Every error log entry must include:

| Field | Required | Description | | --------------- | -------- | ---------------------------------------------- | | level | Yes | error, warn, or fatal | | code | Yes | Stable error code (e.g., ERR_NOT_FOUND_USER) | | message | Yes | Human-readable description | | category | Yes | Error taxonomy category | | correlationId | Yes | Request ID for tracing across services | | path | Yes | Request path or operation name | | method | Yes | HTTP method or operation type | | stack | Yes | Full stack trace | | cause | No | Original error message if wrapped | | timestamp | Yes | ISO 8601 timestamp | | service | Yes | Service name for multi-service architectures | | userId | No | Authenticated user ID if available | | details | No | Structured error details (validation fields) |

Checklist

[ ] Error taxonomy defined with categories mapping to HTTP status codes
[ ] Base error class implemented with code, message, statusCode, category, cause
[ ] Category-specific error subclasses created (validation, auth, not-found, etc.)
[ ] Error codes are stable strings clients can match on programmatically
[ ] All catch blocks either re-raise, wrap with context, or fully handle
[ ] No swallowed exceptions (empty catch blocks)
[ ] User-facing responses contain only code, message, and safe details
[ ] Internal logs contain full stack traces, causal chains, and request context
[ ] Correlation ID flows through from request to response to logs
[ ] Centralized error middleware converts errors to consistent HTTP responses
[ ] 500 errors always use generic message, never expose internals

Error Response Schema

All API error responses must follow this schema:

{
  "error": {
    "code": "ERR_VALIDATION",
    "message": "Invalid email format",
    "details": {
      "field": "email",
      "constraint": "Must be a valid email address",
      "received": "not-an-email"
    }
  },
  "requestId": "req_7f3a2b1c"
}

| Field | Type | Required | Description | | --------------- | ------ | -------- | -------------------------------------------- | | error.code | string | Yes | Stable error code for programmatic matching | | error.message | string | Yes | Human-readable description, safe for users | | error.details | object | No | Structured context (validation fields, etc.) | | requestId | string | Yes | Correlation ID for support and debugging |

Common mistakes

| Mistake | Fix | | --------------------------------------------------- | ------------------------------------------------------------------------------------------------------ | | Swallowing exceptions in empty catch blocks | Every catch must re-raise, wrap, or fully handle.
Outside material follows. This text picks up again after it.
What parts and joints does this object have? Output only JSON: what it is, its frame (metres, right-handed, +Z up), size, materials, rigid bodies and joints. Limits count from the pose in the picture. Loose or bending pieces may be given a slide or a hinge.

Log at minimum. | | Leaking stack traces to API consumers | Error middleware must strip internals. Only expose code + message + safe details. | | Using HTTP status codes as error codes | Status codes are transport-level. Use stable string codes (ERR_USER_NOT_FOUND) for programmatic use. | | Inconsistent error response format | Centralize in error middleware. Every error response uses the same JSON schema. | | Throwing raw strings instead of error objects | Always throw typed error instances with code, category, and cause chain. | | Missing correlation IDs | Generate a request ID at the edge (middleware/gateway) and propagate through all layers and logs. | | Logging user-facing message only | Internal logs must include stack trace, cause chain, request context, and correlation ID. | | Different error formats per endpoint | One error middleware, one response schema. Endpoints throw typed errors; middleware formats responses. | | Catching too broadly (catch Exception) | Catch specific error types when possible. Use broad catch only at the top-level error boundary. | | Not distinguishing operational vs programmer errors | Operational errors (bad input, not found) are expected. Programmer errors (null deref) need alerts. |

Key principles

Every error gets a stable code — HTTP status codes change meaning across contexts. String error codes like ERR_USER_NOT_FOUND are stable contracts that clients, monitoring, and documentation can rely on. Never use numeric codes alone.
Never swallow, always wrap — Empty catch blocks hide bugs. Every caught error must be re-raised, wrapped with domain context (preserving the original as cause), or fully handled. The causal chain must survive from origin to log.
User-facing and internal are separate concerns — Users see a safe message and an error code. Logs see the full stack trace, causal chain, correlation ID, and request context. The error middleware is the boundary between these two worlds.
Correlation IDs connect everything — A single request ID generated at the edge must appear in the HTTP response, every log entry, and any downstream service calls. Without this, debugging production errors across services is impossible.
Centralize the error boundary — One error middleware, one response schema, one logging format. Individual endpoints throw typed errors; they never format error responses directly. This eliminates inconsistency.